■ WHAT NEEDS TO BE DONE:
Return the whole listing exactly as it stands.

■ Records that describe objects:
* begin *
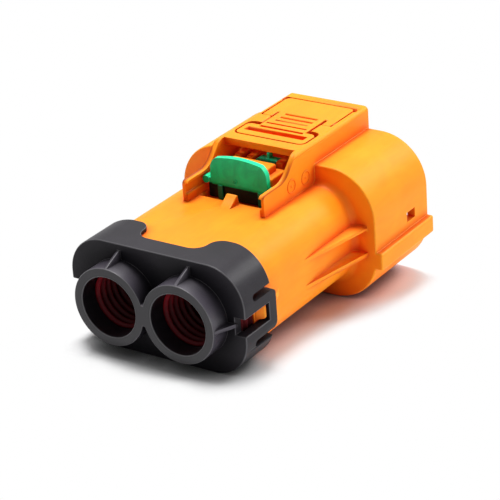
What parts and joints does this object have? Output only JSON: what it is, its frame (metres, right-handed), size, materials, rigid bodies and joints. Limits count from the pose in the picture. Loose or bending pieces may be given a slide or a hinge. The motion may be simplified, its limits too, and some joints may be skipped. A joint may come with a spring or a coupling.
{
  "type": "high voltage connector",
  "caption": "Two-pole shielded high voltage cable plug with a hooded mating end, latched rear cap, rocking latch lever and green locking slide.",
  "frame": {"origin": "middle of the part's footprint, on the plane of the hood's underside", "axes": "+X across the poles to the right seen from the cable end, +Y to the mating end, +Z to the latch side"},
  "size_m": [0.0608, 0.0846, 0.0411],
  "materials": {
    "orange_plastic": "fine moulded satin",
    "green_plastic": "satin moulded",
    "black_plastic": "fine textured",
    "red_silicone": "satin silicone",
    "insulator_plastic": "moulded satin",
    "natural_plastic": "moulded satin",
    "silver_plate": "silver plated copper alloy",
    "spring_bronze": "plated spring bronze",
    "tinned_sheet": "tin plated sheet",
    "ferrule_brass": "drawn and bright"
  },
  "bodies": {
    "housing": {"outer_housing": "orange_plastic", "rear_cap": "black_plastic", "wire_seal_left": "red_silicone", "wire_seal_right": "red_silicone", "inner_housing": "insulator_plastic", "terminal_left": "silver_plate", "terminal_right": "silver_plate", "contact_cage_left": "spring_bronze", "contact_cage_right": "spring_bronze", "terminal_lock": "natural_plastic", "shield_can": "tinned_sheet", "inner_ferrule_left": "tinned_sheet", "inner_ferrule_right": "tinned_sheet", "outer_ferrule_left": "ferrule_brass", "outer_ferrule_right": "ferrule_brass", "shield_spring_left": "spring_bronze", "shield_spring_right": "spring_bronze", "interface_seal": "red_silicone", "seal_retainer": "black_plastic", "hvil_holder": "insulator_plastic", "hvil_bridge": "silver_plate"},
    "lever": {"latch_lever": "orange_plastic"},
    "slide": {"cpa_slide": "green_plastic"}
  },
  "joints": [
    {"name": "lever_press", "type": "hinge", "parent": "housing", "child": "lever", "pos_m": [0, 0.02668, 0.04018], "axis": [1, 0, 0], "range_deg": [0, 6], "stiffness_Nm_per_rad": 2},
    {"name": "slide_release", "type": "slide", "parent": "housing", "child": "slide", "axis": [0, -1, 0], "range_m": [0, 0.0025]}
  ]
}
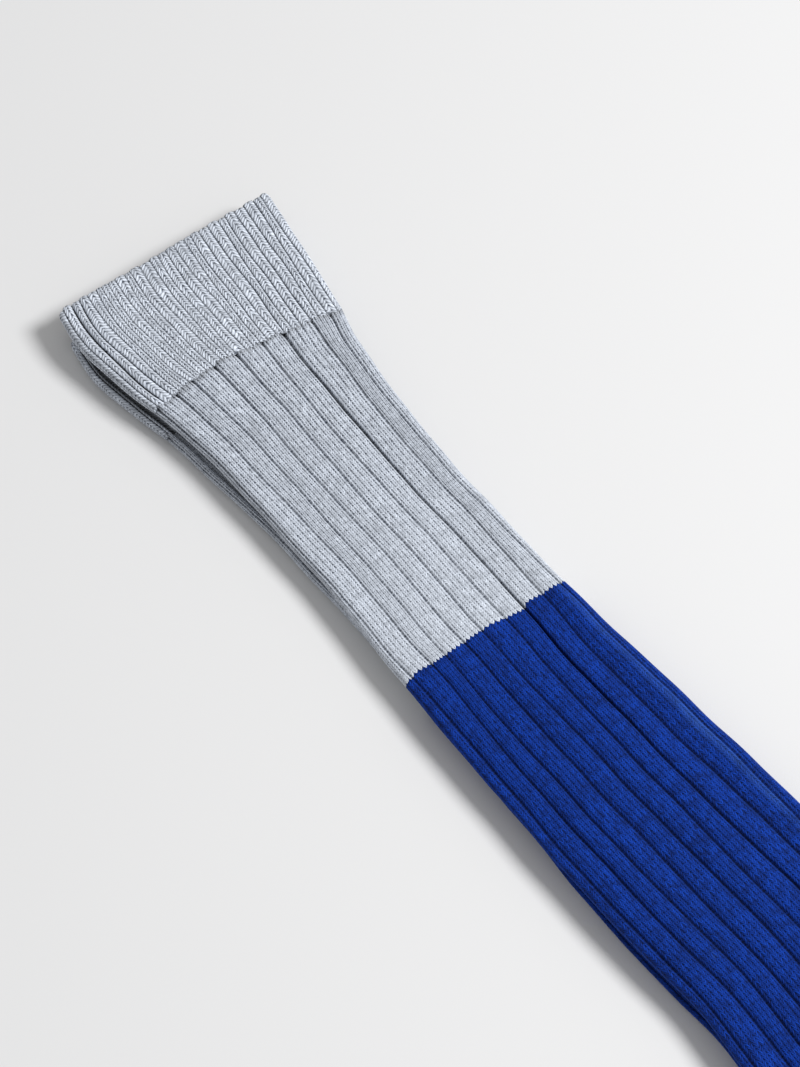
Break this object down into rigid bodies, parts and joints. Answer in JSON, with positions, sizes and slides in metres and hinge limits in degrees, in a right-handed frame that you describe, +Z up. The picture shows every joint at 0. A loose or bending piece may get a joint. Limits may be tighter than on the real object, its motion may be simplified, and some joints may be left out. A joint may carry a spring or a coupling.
{
  "type": "pair of knee socks",
  "caption": "Ribbed knee socks laid flat, one on the other, with a flared rib cuff, a pale upper leg, and a darker lower leg and foot.",
  "frame": {"origin": "centre of the bounding box's underside, where the lower sock rests", "axes": "+X down the leg from the cuffs to the ankle, +Y across the leg towards the toes, +Z up from the surface they lie on"},
  "size_m": [0.561, 0.2638, 0.0151],
  "materials": {
    "pale_knit": "matte",
    "blue_knit": "matte"
  },
  "bodies": {
    "root": {"upper_sock_cuff": "pale_knit", "upper_sock_leg_pale": "pale_knit", "upper_sock_leg_blue": "blue_knit", "upper_sock_foot": "blue_knit", "lower_sock_cuff": "pale_knit", "lower_sock_leg_pale": "pale_knit", "lower_sock_leg_blue": "blue_knit", "lower_sock_foot": "blue_knit"}
  },
  "joints": []
}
* end *
■ RESPONSE TO THIS EXERCISE:
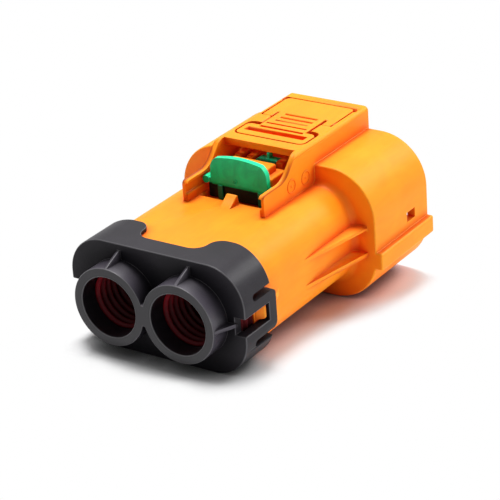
What parts and joints does this object have? Output only JSON: what it is, its frame (metres, right-handed), size, materials, rigid bodies and joints. Limits count from the pose in the picture. Loose or bending pieces may be given a slide or a hinge. The motion may be simplified, its limits too, and some joints may be skipped. A joint may come with a spring or a coupling.
{
  "type": "high voltage connector",
  "caption": "Two-pole shielded high voltage cable plug with a hooded mating end, latched rear cap, rocking latch lever and green locking slide.",
  "frame": {"origin": "middle of the part's footprint, on the plane of the hood's underside", "axes": "+X across the poles to the right seen from the cable end, +Y to the mating end, +Z to the latch side"},
  "size_m": [0.0608, 0.0846, 0.0411],
  "materials": {
    "orange_plastic": "fine moulded satin",
    "green_plastic": "satin moulded",
    "black_plastic": "fine textured",
    "red_silicone": "satin silicone",
    "insulator_plastic": "moulded satin",
    "natural_plastic": "moulded satin",
    "silver_plate": "silver plated copper alloy",
    "spring_bronze": "plated spring bronze",
    "tinned_sheet": "tin plated sheet",
    "ferrule_brass": "drawn and bright"
  },
  "bodies": {
    "housing": {"outer_housing": "orange_plastic", "rear_cap": "black_plastic", "wire_seal_left": "red_silicone", "wire_seal_right": "red_silicone", "inner_housing": "insulator_plastic", "terminal_left": "silver_plate", "terminal_right": "silver_plate", "contact_cage_left": "spring_bronze", "contact_cage_right": "spring_bronze", "terminal_lock": "natural_plastic", "shield_can": "tinned_sheet", "inner_ferrule_left": "tinned_sheet", "inner_ferrule_right": "tinned_sheet", "outer_ferrule_left": "ferrule_brass", "outer_ferrule_right": "ferrule_brass", "shield_spring_left": "spring_bronze", "shield_spring_right": "spring_bronze", "interface_seal": "red_silicone", "seal_retainer": "black_plastic", "hvil_holder": "insulator_plastic", "hvil_bridge": "silver_plate"},
    "lever": {"latch_lever": "orange_plastic"},
    "slide": {"cpa_slide": "green_plastic"}
  },
  "joints": [
    {"name": "lever_press", "type": "hinge", "parent": "housing", "child": "lever", "pos_m": [0, 0.02668, 0.04018], "axis": [1, 0, 0], "range_deg": [0, 6], "stiffness_Nm_per_rad": 2},
    {"name": "slide_release", "type": "slide", "parent": "housing", "child": "slide", "axis": [0, -1, 0], "range_m": [0, 0.0025]}
  ]
}
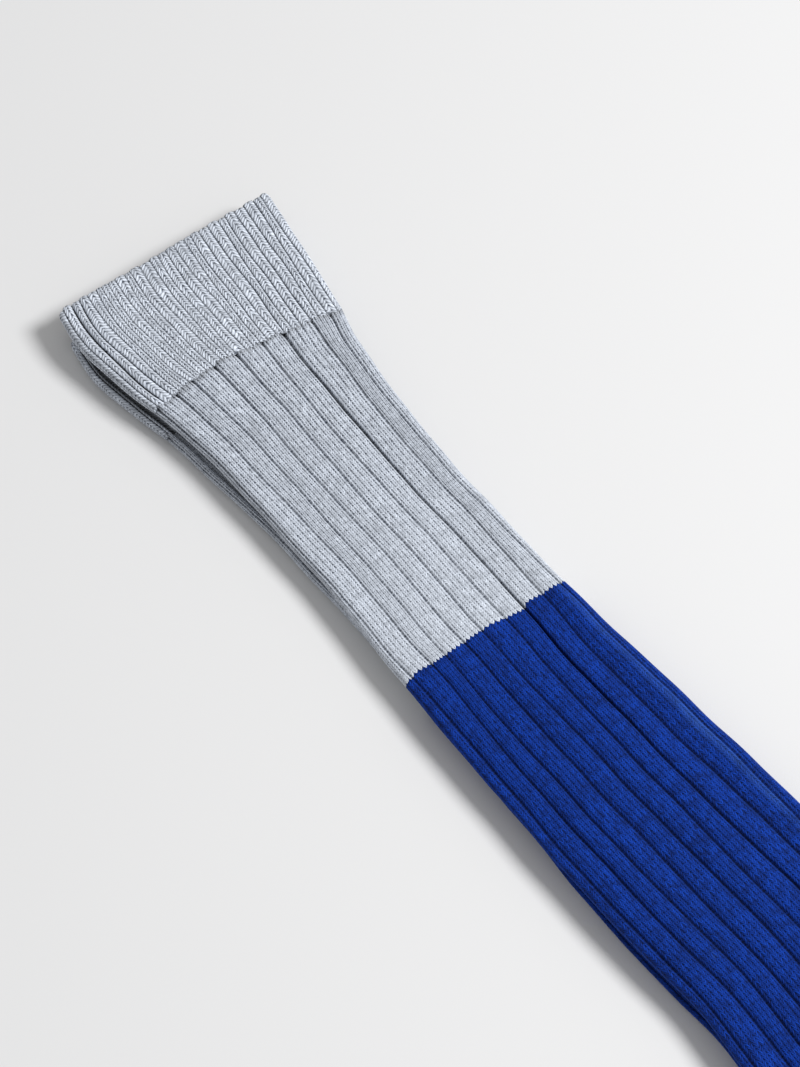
Break this object down into rigid bodies, parts and joints. Answer in JSON, with positions, sizes and slides in metres and hinge limits in degrees, in a right-handed frame that you describe, +Z up. The picture shows every joint at 0. A loose or bending piece may get a joint. Limits may be tighter than on the real object, its motion may be simplified, and some joints may be left out. A joint may carry a spring or a coupling.
{
  "type": "pair of knee socks",
  "caption": "Ribbed knee socks laid flat, one on the other, with a flared rib cuff, a pale upper leg, and a darker lower leg and foot.",
  "frame": {"origin": "centre of the bounding box's underside, where the lower sock rests", "axes": "+X down the leg from the cuffs to the ankle, +Y across the leg towards the toes, +Z up from the surface they lie on"},
  "size_m": [0.561, 0.2638, 0.0151],
  "materials": {
    "pale_knit": "matte",
    "blue_knit": "matte"
  },
  "bodies": {
    "root": {"upper_sock_cuff": "pale_knit", "upper_sock_leg_pale": "pale_knit", "upper_sock_leg_blue": "blue_knit", "upper_sock_foot": "blue_knit", "lower_sock_cuff": "pale_knit", "lower_sock_leg_pale": "pale_knit", "lower_sock_leg_blue": "blue_knit", "lower_sock_foot": "blue_knit"}
  },
  "joints": []
}